Task prompt: Reproduce exactly and only the lines running from the one with "Write the OpenSCAD" through the one with "stiffener_t = 0.5; // [0.3:0.1:1]", both end lines included.

Extracted information:
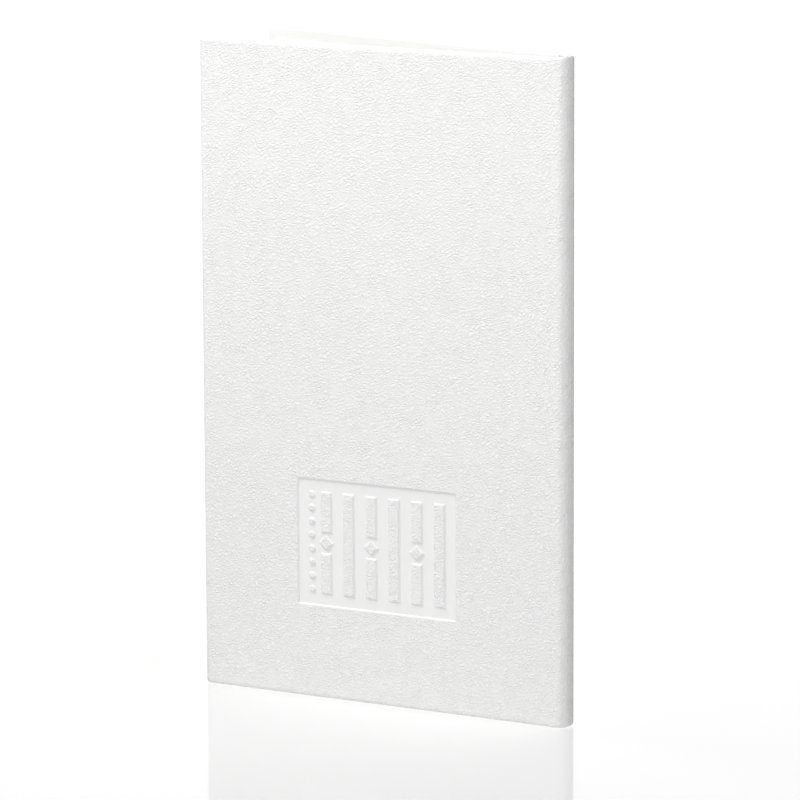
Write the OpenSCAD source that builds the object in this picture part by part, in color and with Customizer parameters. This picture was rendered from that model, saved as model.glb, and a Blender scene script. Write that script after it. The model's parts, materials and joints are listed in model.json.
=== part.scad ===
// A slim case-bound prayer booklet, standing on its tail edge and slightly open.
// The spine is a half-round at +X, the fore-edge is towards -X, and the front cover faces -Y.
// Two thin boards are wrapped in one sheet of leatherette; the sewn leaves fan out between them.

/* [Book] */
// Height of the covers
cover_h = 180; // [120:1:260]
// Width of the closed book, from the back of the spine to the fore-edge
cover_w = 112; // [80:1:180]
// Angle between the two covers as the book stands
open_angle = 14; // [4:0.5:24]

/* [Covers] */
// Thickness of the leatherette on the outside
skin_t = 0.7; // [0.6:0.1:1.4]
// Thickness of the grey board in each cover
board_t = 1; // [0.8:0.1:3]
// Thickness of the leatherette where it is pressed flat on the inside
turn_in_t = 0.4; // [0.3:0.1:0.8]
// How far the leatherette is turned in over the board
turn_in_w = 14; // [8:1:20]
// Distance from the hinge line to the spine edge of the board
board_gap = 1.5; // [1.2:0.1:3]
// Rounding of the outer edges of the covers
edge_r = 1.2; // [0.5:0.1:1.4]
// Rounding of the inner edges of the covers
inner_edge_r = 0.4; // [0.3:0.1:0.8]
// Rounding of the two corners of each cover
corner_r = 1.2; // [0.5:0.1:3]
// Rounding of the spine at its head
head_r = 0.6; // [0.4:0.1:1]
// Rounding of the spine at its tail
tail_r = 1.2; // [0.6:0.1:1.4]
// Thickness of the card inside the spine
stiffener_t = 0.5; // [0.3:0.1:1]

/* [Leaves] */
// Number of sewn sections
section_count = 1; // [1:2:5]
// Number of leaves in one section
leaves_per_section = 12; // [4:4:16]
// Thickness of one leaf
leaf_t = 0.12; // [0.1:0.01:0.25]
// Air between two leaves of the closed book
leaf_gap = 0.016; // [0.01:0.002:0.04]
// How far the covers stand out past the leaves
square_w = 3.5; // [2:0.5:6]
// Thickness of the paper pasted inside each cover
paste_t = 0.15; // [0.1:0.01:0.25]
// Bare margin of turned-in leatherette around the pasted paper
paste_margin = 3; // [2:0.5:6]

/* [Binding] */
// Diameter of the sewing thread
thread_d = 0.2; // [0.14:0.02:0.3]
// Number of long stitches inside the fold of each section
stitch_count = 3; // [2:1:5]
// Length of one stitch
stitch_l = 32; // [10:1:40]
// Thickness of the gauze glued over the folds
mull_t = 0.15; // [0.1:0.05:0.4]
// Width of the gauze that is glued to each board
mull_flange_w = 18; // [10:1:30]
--
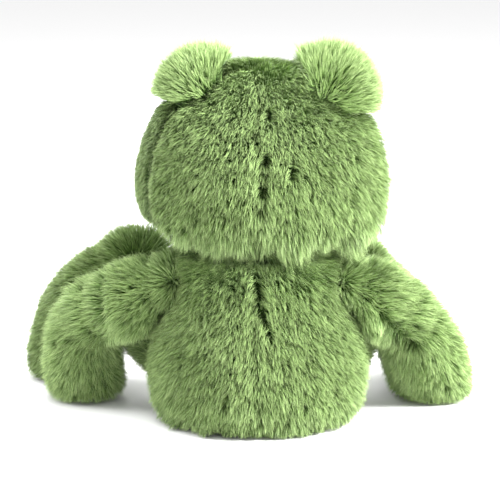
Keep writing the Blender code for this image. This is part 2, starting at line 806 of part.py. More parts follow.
---
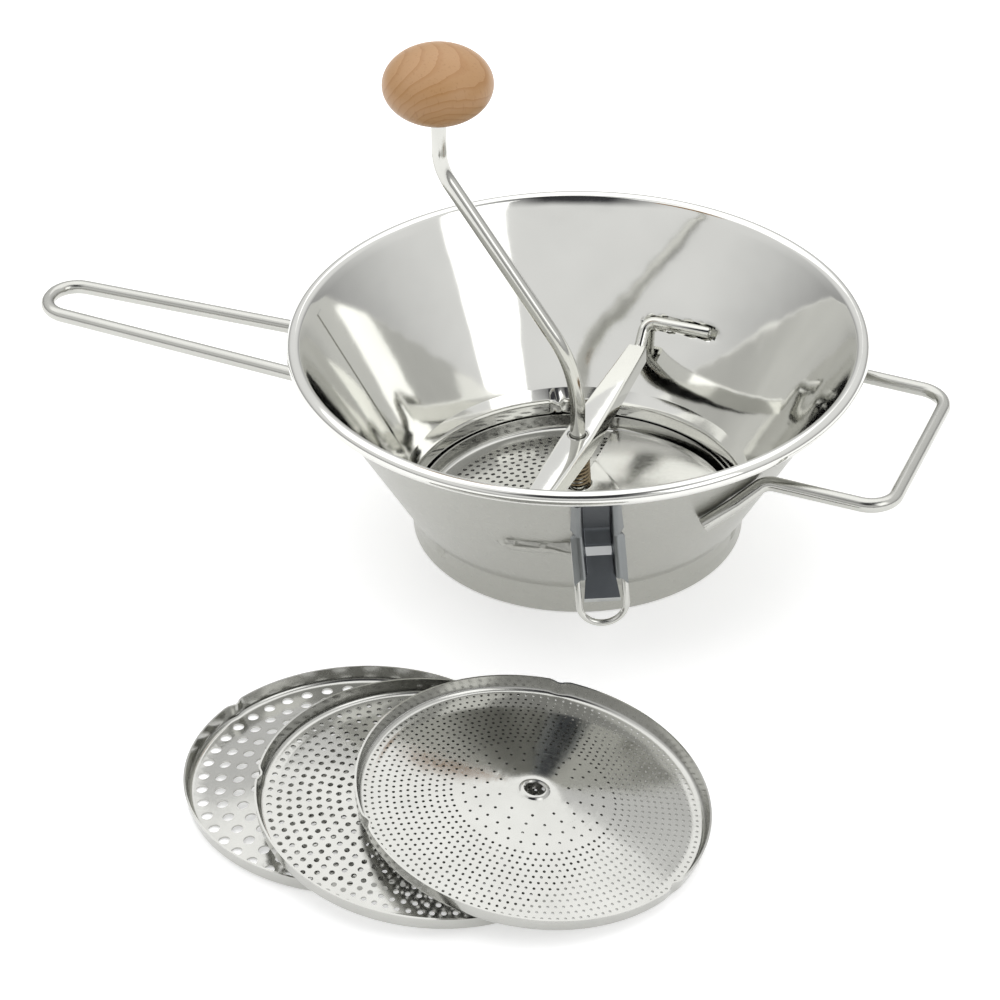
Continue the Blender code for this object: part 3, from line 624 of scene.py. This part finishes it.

Output below:
Write the OpenSCAD source that builds the object in this picture part by part, in color and with Customizer parameters. This picture was rendered from that model, saved as model.glb, and a Blender scene script. Write that script after it. The model's parts, materials and joints are listed in model.json.
=== part.scad ===
// A slim case-bound prayer booklet, standing on its tail edge and slightly open.
// The spine is a half-round at +X, the fore-edge is towards -X, and the front cover faces -Y.
// Two thin boards are wrapped in one sheet of leatherette; the sewn leaves fan out between them.

/* [Book] */
// Height of the covers
cover_h = 180; // [120:1:260]
// Width of the closed book, from the back of the spine to the fore-edge
cover_w = 112; // [80:1:180]
// Angle between the two covers as the book stands
open_angle = 14; // [4:0.5:24]

/* [Covers] */
// Thickness of the leatherette on the outside
skin_t = 0.7; // [0.6:0.1:1.4]
// Thickness of the grey board in each cover
board_t = 1; // [0.8:0.1:3]
// Thickness of the leatherette where it is pressed flat on the inside
turn_in_t = 0.4; // [0.3:0.1:0.8]
// How far the leatherette is turned in over the board
turn_in_w = 14; // [8:1:20]
// Distance from the hinge line to the spine edge of the board
board_gap = 1.5; // [1.2:0.1:3]
// Rounding of the outer edges of the covers
edge_r = 1.2; // [0.5:0.1:1.4]
// Rounding of the inner edges of the covers
inner_edge_r = 0.4; // [0.3:0.1:0.8]
// Rounding of the two corners of each cover
corner_r = 1.2; // [0.5:0.1:3]
// Rounding of the spine at its head
head_r = 0.6; // [0.4:0.1:1]
// Rounding of the spine at its tail
tail_r = 1.2; // [0.6:0.1:1.4]
// Thickness of the card inside the spine
stiffener_t = 0.5; // [0.3:0.1:1]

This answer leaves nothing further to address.